» Task directions:
Beginning at the first line of the data, print each line exactly, stopping after the line that contains "heel_r = 17; // [12:1:20]".
------------------------------------------------------------
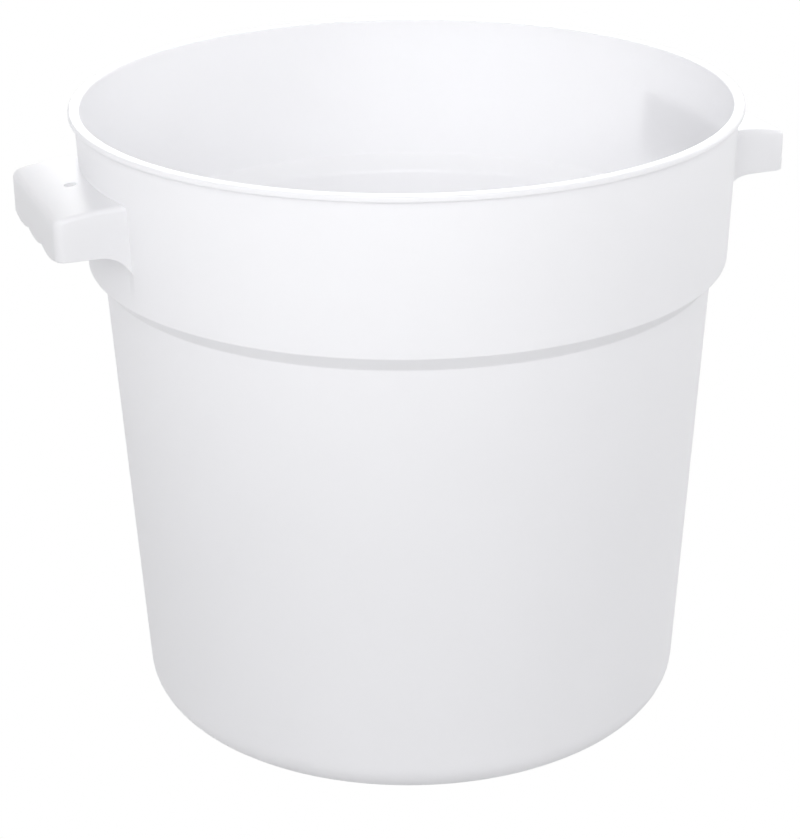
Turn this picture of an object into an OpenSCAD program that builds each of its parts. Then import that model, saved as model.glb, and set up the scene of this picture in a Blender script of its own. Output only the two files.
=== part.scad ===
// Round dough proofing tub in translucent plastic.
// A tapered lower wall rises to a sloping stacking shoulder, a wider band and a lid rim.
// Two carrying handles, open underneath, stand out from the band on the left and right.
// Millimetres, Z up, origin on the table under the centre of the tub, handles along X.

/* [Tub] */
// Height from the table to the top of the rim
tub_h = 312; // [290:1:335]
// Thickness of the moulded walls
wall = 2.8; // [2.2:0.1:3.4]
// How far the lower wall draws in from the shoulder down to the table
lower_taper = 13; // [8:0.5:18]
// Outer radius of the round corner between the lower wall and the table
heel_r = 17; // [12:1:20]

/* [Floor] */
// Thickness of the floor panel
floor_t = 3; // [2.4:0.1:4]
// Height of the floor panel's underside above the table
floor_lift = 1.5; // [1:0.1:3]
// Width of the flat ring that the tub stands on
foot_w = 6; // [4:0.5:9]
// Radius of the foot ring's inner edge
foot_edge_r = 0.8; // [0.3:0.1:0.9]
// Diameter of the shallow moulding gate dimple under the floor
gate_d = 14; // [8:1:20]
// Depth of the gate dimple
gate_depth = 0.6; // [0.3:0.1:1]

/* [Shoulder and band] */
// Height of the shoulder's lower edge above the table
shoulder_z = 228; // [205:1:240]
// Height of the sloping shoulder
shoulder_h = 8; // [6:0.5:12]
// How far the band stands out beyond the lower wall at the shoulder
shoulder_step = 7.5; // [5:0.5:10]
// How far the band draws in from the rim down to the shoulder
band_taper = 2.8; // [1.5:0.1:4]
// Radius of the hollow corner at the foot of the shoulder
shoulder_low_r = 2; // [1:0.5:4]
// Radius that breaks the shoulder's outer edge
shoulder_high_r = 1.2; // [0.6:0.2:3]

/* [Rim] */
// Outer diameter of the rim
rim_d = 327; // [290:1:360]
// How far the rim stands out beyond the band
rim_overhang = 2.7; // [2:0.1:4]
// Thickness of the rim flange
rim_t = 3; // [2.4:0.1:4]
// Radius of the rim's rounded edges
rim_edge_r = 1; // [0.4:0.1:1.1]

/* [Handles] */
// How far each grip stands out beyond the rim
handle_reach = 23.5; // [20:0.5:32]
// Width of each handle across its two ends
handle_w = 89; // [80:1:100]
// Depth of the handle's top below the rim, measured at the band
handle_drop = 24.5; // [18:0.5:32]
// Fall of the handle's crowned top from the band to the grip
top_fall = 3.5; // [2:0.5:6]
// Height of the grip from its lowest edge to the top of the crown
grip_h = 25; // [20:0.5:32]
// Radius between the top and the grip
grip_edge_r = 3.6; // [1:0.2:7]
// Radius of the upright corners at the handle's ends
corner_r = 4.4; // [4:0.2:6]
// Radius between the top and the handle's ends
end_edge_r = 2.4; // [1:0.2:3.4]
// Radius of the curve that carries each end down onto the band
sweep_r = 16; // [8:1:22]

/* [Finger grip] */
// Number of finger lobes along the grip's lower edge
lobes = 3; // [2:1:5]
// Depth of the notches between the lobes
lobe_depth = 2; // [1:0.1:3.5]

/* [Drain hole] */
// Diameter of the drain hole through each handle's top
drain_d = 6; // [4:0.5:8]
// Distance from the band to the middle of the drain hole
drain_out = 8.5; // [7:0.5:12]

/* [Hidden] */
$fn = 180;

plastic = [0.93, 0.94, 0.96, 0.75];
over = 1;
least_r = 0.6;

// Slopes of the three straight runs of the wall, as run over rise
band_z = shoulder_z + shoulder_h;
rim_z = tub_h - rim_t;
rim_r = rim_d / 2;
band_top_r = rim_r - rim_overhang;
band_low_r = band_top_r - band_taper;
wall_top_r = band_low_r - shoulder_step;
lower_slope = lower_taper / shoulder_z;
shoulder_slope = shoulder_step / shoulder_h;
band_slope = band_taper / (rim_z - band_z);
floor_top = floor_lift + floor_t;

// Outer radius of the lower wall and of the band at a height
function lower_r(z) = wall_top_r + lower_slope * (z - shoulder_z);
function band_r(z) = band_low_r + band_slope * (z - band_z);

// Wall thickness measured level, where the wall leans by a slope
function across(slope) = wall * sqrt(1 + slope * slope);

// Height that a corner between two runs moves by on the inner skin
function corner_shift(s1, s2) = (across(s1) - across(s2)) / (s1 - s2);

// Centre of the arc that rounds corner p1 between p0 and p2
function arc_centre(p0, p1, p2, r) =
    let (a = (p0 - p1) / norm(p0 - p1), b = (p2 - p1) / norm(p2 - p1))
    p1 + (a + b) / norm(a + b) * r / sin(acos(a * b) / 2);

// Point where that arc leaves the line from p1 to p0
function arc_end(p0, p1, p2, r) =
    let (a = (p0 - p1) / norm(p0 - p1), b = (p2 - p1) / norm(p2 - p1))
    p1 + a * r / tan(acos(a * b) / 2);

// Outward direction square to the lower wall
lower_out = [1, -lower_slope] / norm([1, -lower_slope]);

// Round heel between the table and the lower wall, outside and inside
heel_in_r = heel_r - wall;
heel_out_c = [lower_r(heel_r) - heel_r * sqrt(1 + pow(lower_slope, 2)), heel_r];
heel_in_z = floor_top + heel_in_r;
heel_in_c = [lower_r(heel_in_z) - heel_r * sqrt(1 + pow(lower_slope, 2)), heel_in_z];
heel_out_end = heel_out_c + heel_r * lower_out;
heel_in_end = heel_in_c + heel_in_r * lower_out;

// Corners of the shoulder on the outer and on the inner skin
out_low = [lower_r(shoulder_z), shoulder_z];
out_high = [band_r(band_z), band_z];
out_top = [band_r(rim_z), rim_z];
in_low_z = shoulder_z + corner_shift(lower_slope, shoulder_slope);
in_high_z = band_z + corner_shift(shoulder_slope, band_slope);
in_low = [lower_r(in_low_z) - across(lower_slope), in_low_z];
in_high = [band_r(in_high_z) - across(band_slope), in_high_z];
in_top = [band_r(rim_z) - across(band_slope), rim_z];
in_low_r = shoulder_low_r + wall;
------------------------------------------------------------
» Task result:
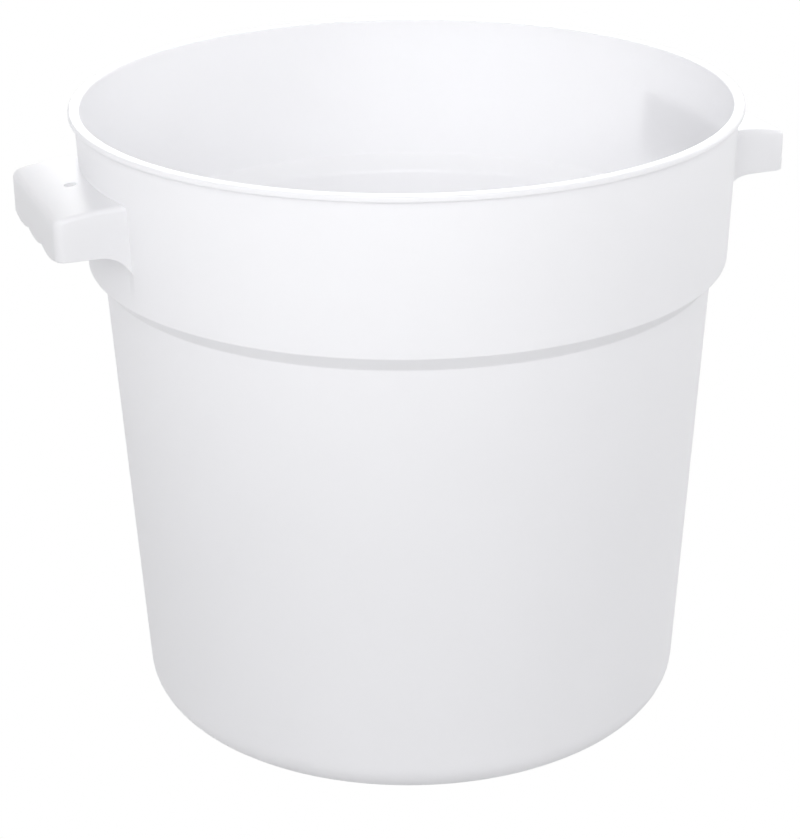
Turn this picture of an object into an OpenSCAD program that builds each of its parts. Then import that model, saved as model.glb, and set up the scene of this picture in a Blender script of its own. Output only the two files.
=== part.scad ===
// Round dough proofing tub in translucent plastic.
// A tapered lower wall rises to a sloping stacking shoulder, a wider band and a lid rim.
// Two carrying handles, open underneath, stand out from the band on the left and right.
// Millimetres, Z up, origin on the table under the centre of the tub, handles along X.

/* [Tub] */
// Height from the table to the top of the rim
tub_h = 312; // [290:1:335]
// Thickness of the moulded walls
wall = 2.8; // [2.2:0.1:3.4]
// How far the lower wall draws in from the shoulder down to the table
lower_taper = 13; // [8:0.5:18]
// Outer radius of the round corner between the lower wall and the table
heel_r = 17; // [12:1:20]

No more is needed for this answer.